Тимур предпринял шаги на опережение, не дав родственнику подготовиться к бою. Хусейн оказался в безвыходном положении и отдал себя в руки шурина, который с лицемерным добродушием позволил ему совершить хадж в Мекку. Хроники говорят, что побежденный плакал. Наверное, он не верил в такой исход противостояния с Тимуром и оказался прав. То ли исполняя приказ, то ли по собственной инициативе, несколько стражников вскоре догнали паломника и убили.
После этого вся Трансоксиана подчинилась Тимуру. 10 апреля 1370 года в ходе церемонии по монгольскому обычаю он провозгласил себя единодержавным государем. В этот важный для него момент вновь проявилась противоречивость его натуры. Он пренебрег всеми громозвучными титулами, столь любимыми восточными владыками, и довольствовался званием эмира. Правда, прибавил к нему эпитет «великий»: улу по-тюркски, кабир по-арабски. Так сын Тарагая стал первым великим эмиром из тюрко-трансоксианских правителей. Тимур так и не стал ханом, но от этого не перестал быть диктатором, личностью, внушающей трепет, уважение, ненависть.

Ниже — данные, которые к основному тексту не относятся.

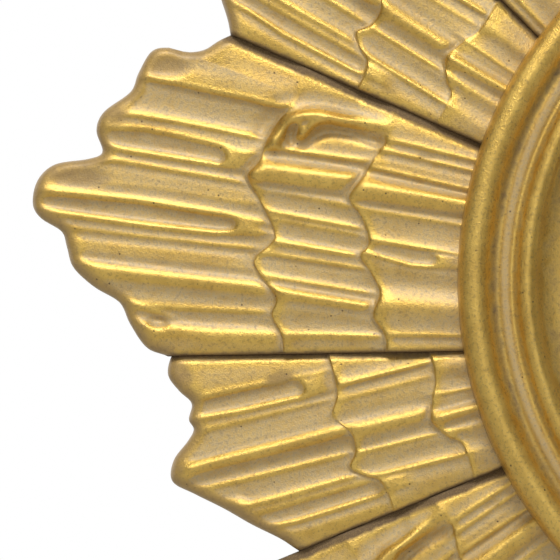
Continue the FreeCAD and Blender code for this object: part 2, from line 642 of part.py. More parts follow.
PILLAR_R = 1.6
PILLARS = ((-22.0, 22.6), (22.0, 22.6), (-22.0, -6.4), (22.6, -6.4))


def make_mid_plate():
    """The plate between the two halves of the train, with the pivot holes, screwed to four pillars."""
    body = block(-24.5, 25.0, -9.0, 25.0, *PLATE_W)
    body = body.cut(block(-30, -13.0, -3.8, 16.0, 0, 20))
    body = body.cut(block(-12.0, 10.5, CORE_Z - 3.4, 30.0, 0, 20))
    holes = [
        disc(SECONDS_ARBOR_R + PIVOT_CLEARANCE, 0, 20),
        disc(PIVOT_R + PIVOT_CLEARANCE, 0, 20, THIRD_AT),
        disc(PIVOT_R + PIVOT_CLEARANCE, 0, 20, INTERMEDIATE_AT),
        disc(PIVOT_R + PIVOT_CLEARANCE, 0, 20, ROTOR_AT),
        disc(KNOB_SHAFT_R + RUNNING, 0, 20, KNOB_AT),
    ]
    return cut_all(body, holes)


def make_case_back():
    """The snap-on back cover over the gear chamber, with bearing bosses on its inside."""
    inner = CASE_HALF - WALL - 0.1
    cover = block(-inner, inner, PARTITION_Z[1] + 0.1, inner, *COVER_W)
    bosses = [disc(BEARING_BOSS_R, COVER_W[1], COVER_W[1] + 1.0, p) for p in (CENTRE, INTERMEDIATE_AT, ROTOR_AT)]
    cover = joined([cover] + bosses)
    blind = [
        disc(r + PIVOT_CLEARANCE, COVER_W[1] + 0.3, 20, p)
        for r, p in ((SECONDS_ARBOR_R, CENTRE), (PIVOT_R, INTERMEDIATE_AT), (PIVOT_R, ROTOR_AT))
    ]
    return cut_all(cover, blind + [disc(KNOB_SHAFT_R + RUNNING, 0, 20, KNOB_AT)])


STATOR_W = (8.7, 9.5)
CORE_Z = 21.6


def make_stator():
    """The flat iron stator: a square eye round the rotor, and two legs that meet the coil's core."""
    x, z = ROTOR_AT
    eye = block(x - 5.5, x + 5.5, z - 4.6, z + 4.6, *STATOR_W)
    arm = block(-18.0, x, z - 0.2, z + 2.8, *STATOR_W)
    left_leg = block(-18.0, -13.5, z - 0.2, CORE_Z + 2.0, *STATOR_W)
    right_leg = block(x + 1.0, x + 5.5, z, CORE_Z + 2.0, *STATOR_W)
    return joined([eye, arm, left_leg, right_leg]).cut(disc(MAGNET_R + 0.5, 0, 20, ROTOR_AT))


def along_x(radius, x0, x1, z, w):
    return Part.makeCylinder(radius, x1 - x0, Vector(x0, -w, z), Vector(1, 0, 0))


def make_coil():
    """The coil: an iron core across the two legs, a flanged bobbin on it, and the copper winding."""
    core_w = (STATOR_W[0] - 0.8, STATOR_W[0])
    core = block(-18.0, ROTOR_AT[0] + 5.5, CORE_Z - 1.5, CORE_Z + 1.5, *core_w)
    middle_w = (core_w[0] + core_w[1]) / 2
    hole = block(-11.2, 9.7, CORE_Z - 1.55, CORE_Z + 1.55, core_w[0] - 0.05, core_w[1] + 0.05)
    sleeve = along_x(1.9, -10.5, 9.0, CORE_Z, middle_w)
    flanges = [along_x(2.9, x, x + 0.6, CORE_Z, middle_w) for x in (-11.1, 9.0)]
    bobbin = joined([sleeve] + flanges).cut(hole)
    winding = along_x(2.6, -10.4, 8.9, CORE_Z, middle_w).cut(along_x(1.93, -12, 12, CORE_Z, middle_w))
    return core, bobbin, winding


CARD_W = (14.8, 15.6)


def make_circuit():
    """The circuit card, the quartz crystal in its can and the drop of resin over the chip."""
    card = block(-26.4, -12.0, -9.0, 15.0, *CARD_W)
    card = card.cut(disc(PILLAR_R + 0.1, 0, 20, PILLARS[2]))
    can = Part.makeCylinder(1.5, 8.0, at(-21.4, 5.0, CARD_W[0] - 1.6), Vector(0, 0, 1))
    chip = Part.makeSphere(3.2, at(-22.0, 0.0, CARD_W[0] + 1.9))
    chip = chip.common(block(-30, 0, -10, 10, 5.0, CARD_W[0]))
    return card, can, chip


def make_contacts():
    """The two battery contacts: a flat positive leaf and a negative leaf with a sprung bow."""
    inner = CASE_HALF - WALL
    low, high, wide = BATTERY_Z - 4.5, BATTERY_Z + 4.5, 0.4
    positive = block(inner - wide, inner, low, high, 6.0, 14.5)
    positive = positive.fuse(block(inner - wide, inner, high, -7.0, 6.0, 8.5))
    negative = block(-inner, -inner + wide, low, high, 6.0, 14.5)
    negative = negative.fuse(block(-inner, -inner + wide, high, -7.0, 6.0, 8.5))
    bow_r = 5.0
    bow = tube(bow_r, bow_r - wide, 8.0, 12.0, centre=(-inner - bow_r + 2.0, BATTERY_Z))
    bow = bow.common(block(-inner, 0, -40, 0, 0, 20))
    return positive, joined([negative, bow])


def make_battery():
    """A single AA cell lying in its bay, with its positive cap to the right."""
    can = along_x(BATTERY_R, -BATTERY_HALF, BATTERY_HALF, BATTERY_Z, BATTERY_W)
    return can.fuse(along_x(2.7, BATTERY_HALF, BATTERY_HALF + 1.6, BATTERY_Z, BATTERY_W))


def hexagon(across_flats, w0, w1):
    corner_r = across_flats / math.sqrt(3)
    return plate([step_from(CENTRE, corner_r, 60 * n) for n in range(6)], w0, w1)


def make_mounting():
    """The rubber gasket behind the dial, and the brass washer and hexagon nut in front of it."""
    gasket = tube(8.0, BUSH_R + 0.05, CASE_W[1], DIAL_W[0])
    washer = tube(7.0, BUSH_R + 0.1, DIAL_W[1], DIAL_W[1] + 0.5)
    nut = hexagon(12.0, DIAL_W[1] + 0.5, DIAL_W[1] + 2.7).cut(disc(BUSH_R + THREAD_PLAY, 0, 60))
    return gasket, washer, nut


# ---------------------------------------------------------------- all the pieces
def make_parts():
    parts = make_rays()
    parts["backing_board"] = make_board()
    parts["ray_screws"] = Part.makeCompound([countersunk_screw(p, *RAY_SCREW_W) for p in all_ray_screw_places()])
    parts["ring_screws"] = Part.makeCompound([countersunk_screw(p, *RING_SCREW_W) for p in ring_screw_places()])
    parts["hanger_plate"], parts["hanger_screws"] = make_hanger()
    parts["ring_moulding"] = make_ring()
    parts["dial"] = make_dial()
    parts["dial_screws"] = make_dial_screws()
    parts["reflector_ring"] = tube(REFLECTOR_R[1], REFLECTOR_R[0], DIAL_W[1], GLASS_W[0])
    parts["glass_lens"] = disc(GLASS_R, *GLASS_W)
    parts["hour_hand"] = make_hour_hand()
    parts["minute_hand"] = make_minute_hand()
    parts["second_hand"] = make_second_hand()
    parts["minute_hand_nut"] = tube(2.6, MINUTE_TUBE_R + THREAD_PLAY, MINUTE_HAND_W[1], MINUTE_TUBE_END)
    parts["minute_tube"] = make_minute_tube()
    parts["hour_wheel"] = make_hour_wheel()
    parts["minute_wheel"] = make_minute_wheel()
    parts["center_wheel"] = make_center_wheel()
    parts["third_wheel"] = make_third_wheel()
    parts["seconds_wheel"] = make_seconds_wheel()
    parts["intermediate_wheel"] = make_intermediate_wheel()
    parts["rotor_pinion"], parts["rotor_magnet"] = make_rotor()
    parts["setting_knob"] = make_setting_knob()
    parts["case_front"] = make_case_front()
    parts["case_back"] = make_case_back()
    parts["mid_plate"] = make_mid_plate()
    parts["stator"] = make_stator()
    parts["coil_core"], parts["coil_bobbin"], parts["coil_winding"] = make_coil()
    parts["circuit_card"], parts["quartz_crystal"], parts["chip"] = make_circuit()
    parts["positive_contact"], parts["negative_contact"] = make_contacts()
    parts["battery"] = make_battery()
    parts["rubber_gasket"], parts["brass_washer"], parts["mounting_nut"] = make_mounting()
    return parts


def main():
    os.makedirs("parts", exist_ok=True)
    for name, shape in make_parts().items():
        good = shape.isValid() and len(shape.Solids) > 0
        if not good:
            print("not a valid solid:", name)
        shape.exportStep(f"parts/{name}.step")
        print(f"{name:20s} solids {len(shape.Solids):3d}  volume {shape.Volume / 1000:9.3f} cm3")


main()
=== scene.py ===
import json
import math

import bpy
import numpy as np
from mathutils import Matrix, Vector


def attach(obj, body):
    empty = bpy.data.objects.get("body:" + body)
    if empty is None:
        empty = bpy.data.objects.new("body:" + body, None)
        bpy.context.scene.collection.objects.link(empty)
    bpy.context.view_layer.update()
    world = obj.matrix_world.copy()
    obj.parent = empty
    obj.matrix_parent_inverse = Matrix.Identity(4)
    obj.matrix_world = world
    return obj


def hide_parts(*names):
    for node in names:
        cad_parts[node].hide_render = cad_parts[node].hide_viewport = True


# A gilt sunburst wall clock in metres, round the frame that holds its board, dial, movement and screws.
# The dial faces -Y. Ray and ring sizes are drawn in millimetres, and w is the distance out from the wall.
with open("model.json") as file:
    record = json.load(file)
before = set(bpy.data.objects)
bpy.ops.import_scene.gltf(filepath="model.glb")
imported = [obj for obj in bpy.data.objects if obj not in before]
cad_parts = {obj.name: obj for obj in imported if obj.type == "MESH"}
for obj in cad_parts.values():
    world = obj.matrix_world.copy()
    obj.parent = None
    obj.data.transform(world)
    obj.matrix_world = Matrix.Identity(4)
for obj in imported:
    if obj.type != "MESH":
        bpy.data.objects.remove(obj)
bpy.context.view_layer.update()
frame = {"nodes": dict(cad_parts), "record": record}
NODES = frame["nodes"]
MM = 0.001


# ---------------------------------------------------------------- carved rays: drawing
# Each ray is drawn in its own frame: u runs outwards along its axis, v runs clockwise across it.
# Angles are counted clockwise from 9 o'clock. A flute line is (height, sharpness, its (u, v) points).
PAIRS = 8
RAY_PITCH = 360.0 / PAIRS
RAY_BACK = 9.0
ROOT_R = 100.5
LAND_W = 20.0
LAND_R = 122.42
TOP_R = 122.45
TOP_AT_RING = 29.6
TOP_AT_TIP = 20.4
TIP_R = 255.0
TIER_STEP = 1.7
TIER_GAP = 0.45
STEP_ROUND = 1.5
EDGE_ROUND = 3.4
SIDE_ROUND = 1.3
HALF_SEAM = 0.05

# A seam between two rays runs straight past the centre: (its direction, its distance from the centre).
LOW_SEAM = (-0.8, 19.2)
HIGH_SEAM = (24.2, 9.7)

# How each pair of rays was set by hand: the turns of the seams on the large ray's two sides, each ray's own
# turn and shift outwards, and how much longer the small ray is.
SEAM_SET = (
    (0.0, 0.0), (1.6, 0.8), (0.6, 0.3), (-0.4, -0.5), (0.2, 0.3), (0.5, 0.2), (-0.4, -0.6), (-1.2, -1.7),
)
LARGE_SET = (
    (0.0, 0.0), (1.0, -2.0), (0.5, 1.5), (-0.5, -3.0), (0.0, 2.0), (0.6, -1.0), (-0.6, 0.0), (-2.1, -6.0),
)
SMALL_SET = (
    (0.0, 0.0), (0.9, 6.0), (0.4, -1.0), (-0.4, 3.0), (0.3, 0.0), (0.2, 2.5), (-0.3, -1.5), (-0.8, 1.0),
)
SMALL_REACH = (0.0, 10.0, 2.0, 0.0, 7.0, 1.0, 4.0, 0.0)

# A flute line's sharpness is for a round crest or hollow, or for a crisp crease. The flutes stand out by
# RELIEF times the heights in their tables.
ROUND = 0.0
CRISP = 2.6
RELIEF = 1.15


def ridge(height, fall, width, points):
    """A flute line for a crest, after the line of the steep foot below it."""
    foot = tuple((u, v - width) for u, v in points)
    return (height - fall, ROUND, foot), (height, CRISP, points)


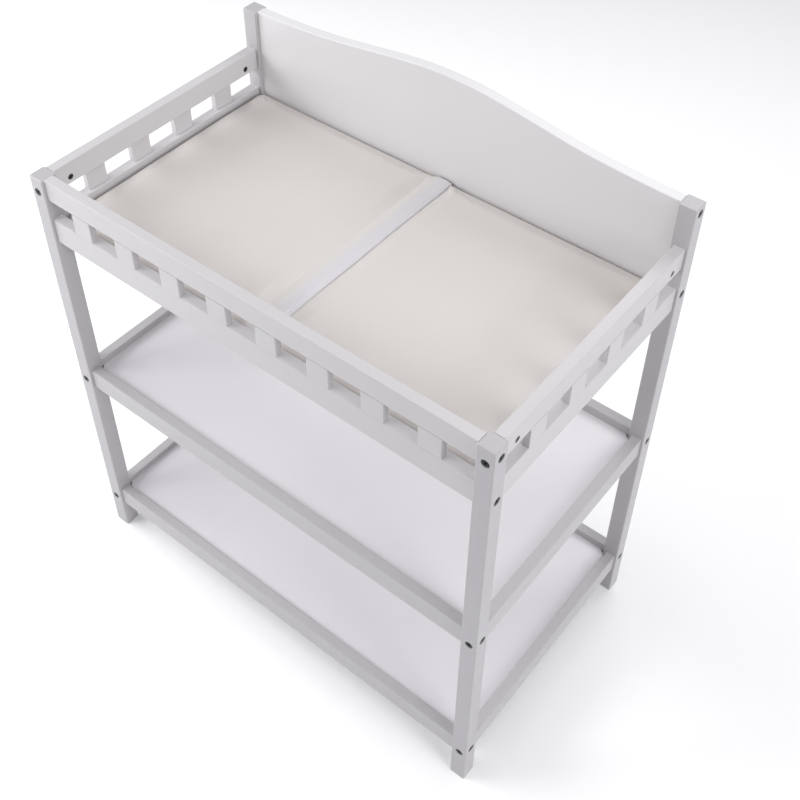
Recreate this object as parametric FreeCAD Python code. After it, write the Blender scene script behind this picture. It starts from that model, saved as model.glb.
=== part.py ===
"""Changing table: four posts, ladder-rail tray with a back panel, two shelves, folding pad.

Millimetres. +X is the user's right, +Y the rear, +Z up.
The origin is on the floor, at the centre of the footprint.
"""
import FreeCAD
import Part
import math
import os

# ---- driving dimensions ----
WIDTH = 864.0            # over the posts, left to right
DEPTH = 502.0            # over the posts, front to rear
FRONT_TOP = 868.0        # top of the front posts and of the tray rails
REAR_TOP = 940.0         # top of the rear posts
POST = 28.5              # square section of every post
POST_EDGE = 2.0          # rounding of the post edges
POST_CROWN = 1.0         # chamfer round the top of a post

RAIL_T = 18.0            # thickness of every rail, bar and of the back panel
INSET = 4.5              # the rails sit back from the outer faces of the posts
RAIL_EDGE = 1.5          # rounding of the long rail edges

UPPER_BAR = (829.5, FRONT_TOP)      # bottom and top of the tray's upper bars
LOWER_BAR = (746.0, 791.5)          # bottom and top of the tray's lower bars
BLOCK_W = 38.2                      # spacer block, along the rail
BLOCK_T = 11.5                      # spacer block, through the rail
BLOCK_EDGE = 1.0                    # rounding of its upright edges
FRONT_PITCH = 94.6                  # spacing of the blocks in the front rail
SIDE_PITCH = 95.0                   # spacing of the blocks in the side rails

# half of the back panel's top edge, from the centre to the post: (x, z)
BACK_CREST = ((0.0, 977.0), (40.0, 976.0), (88.0, 971.4), (138.0, 964.4), (190.0, 956.4),
              (243.0, 949.3), (300.0, 944.4), (355.0, 941.4), (403.5, 940.0))

DECK = (753.0, 762.0)               # bottom and top of the board under the pad
SHELVES = {
    "mid_shelf": {"front": (406.0, 447.5), "side": (406.0, 447.5),
                  "rear": (410.0, 451.5), "panel": (427.5, 433.5)},
    "bottom_shelf": {"front": (68.0, 109.5), "side": (68.0, 109.5),
                     "rear": (72.0, 113.5), "panel": (91.5, 97.5)},
}
GROOVE_D = 3.0           # depth of the grooves that hold the deck and shelf panels
GROOVE_PLAY = 0.4        # the panels stop this far short of the groove bottom
CORNER_PLAY = 0.7        # cut-off panel corners pass this far from the posts

BOLT_R = 3.0
BOLT_HOLE_R = 3.2
BOLT_LEN = 58.0          # under the head
HEAD_R = 6.5
HEAD_H = 5.0
HEAD_EDGE = 0.6          # chamfer round the head
SINK_R = 6.9             # counterbore for the head
SINK_D = 6.0
HEX_AF = 4.0             # across the flats of the socket in the head
HEX_D = 2.8
NUT_R = 5.0
NUT_SEAT = 28.0          # barrel nut centre, from the end of the rail
NUT_PLAY = 0.1           # between a nut and its hole, all round
NUT_LEAD = 1.0           # a nut is sunk this far below the mouth of its hole
NUT_REST = 0.5           # and stays this far from a blind end, or from the panel groove
BLIND_SIDE = 3.0         # wood left outside the nut holes of the side shelf rails
BLIND_FRONT = 2.5        # wood left outside the nut holes of the front rails
BLIND_REAR = 0.8         # wood left between the rear nut holes and the panel groove
BOLT_HOLE_D = 38.0       # depth of the bolt hole in the end of a rail

# bolts through the front and rear faces of the posts, into the side rails
SIDE_BOLT_Z = (841.0, 420.5, 82.0)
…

Он стал хозяином Трансоксианы в тридцать четыре года. Помышлял ли он уже тогда о создании более крупного государства, о восстановлении империи Чингизидов или, возможно, кто знает, о том, чего желал и Чингисхан — о воцарения над всем подлунным миром? А может, он чувствовал, что уже достиг всего и только старался все это сохранить, укрепить. Для этого нужно было избавиться от недовольных, переустроить жизнь в государстве и уберечь его от возвращения монголов, по-прежнему возможного и даже неминуемого.
Тимур сразу же заявил, что хотел бы, чтобы его рассматривали не как некоего императора, а как первого среди эмиров, как Великого эмира. В этом событии тоже проявилась загадочная натура этого человека. На самом деле, было трудно понять такое показное отсутствие амбиций — не хотеть быть императором. Но быть может, для него, всегда помнившего напутствие отца, важнее было стать именно великим эмиром. Ведь с первого же дня царствования он оказался между двумя разными традициями, двумя культурами, двумя образами жизни и двумя религиями: монголов и тюрков, религией Тенгри и исламом.
Думал ли он о том, чтобы обойтись без хана? Как в свое время Казаган, Тимур не смел и не мог сместить того, кто воплощал в себе легитимность Чингизидов. Безоговорочно преданный эмиру Хусейну хан Кабул умер, возможно, по воле Тимура. На его престол был посажен бездельник Союргатмыш — с таким именем он и вошел в историю. После него к власти пришел его сын, и Тимур задумался над тем, чтобы поднять свой авторитет и сделать легитимной свою власть. Ведь, по сути, она таковой не являлась, хотя уже в то время его приверженцы взялись за составление его фальшивой генеалогии. Решение было принято чисто мужское: Тимур забрал из гарема шурина одну из дочерей хана Казагана, по имени Сарай-Мульк-катун, и женился на ней, что позволило ему получить весьма китаизированный титул зятя императора (кюрегена по-монгольски и кюргена по-тюркски), чем он гордился безмерно. Теперь его стали называть Тимур-кюрген.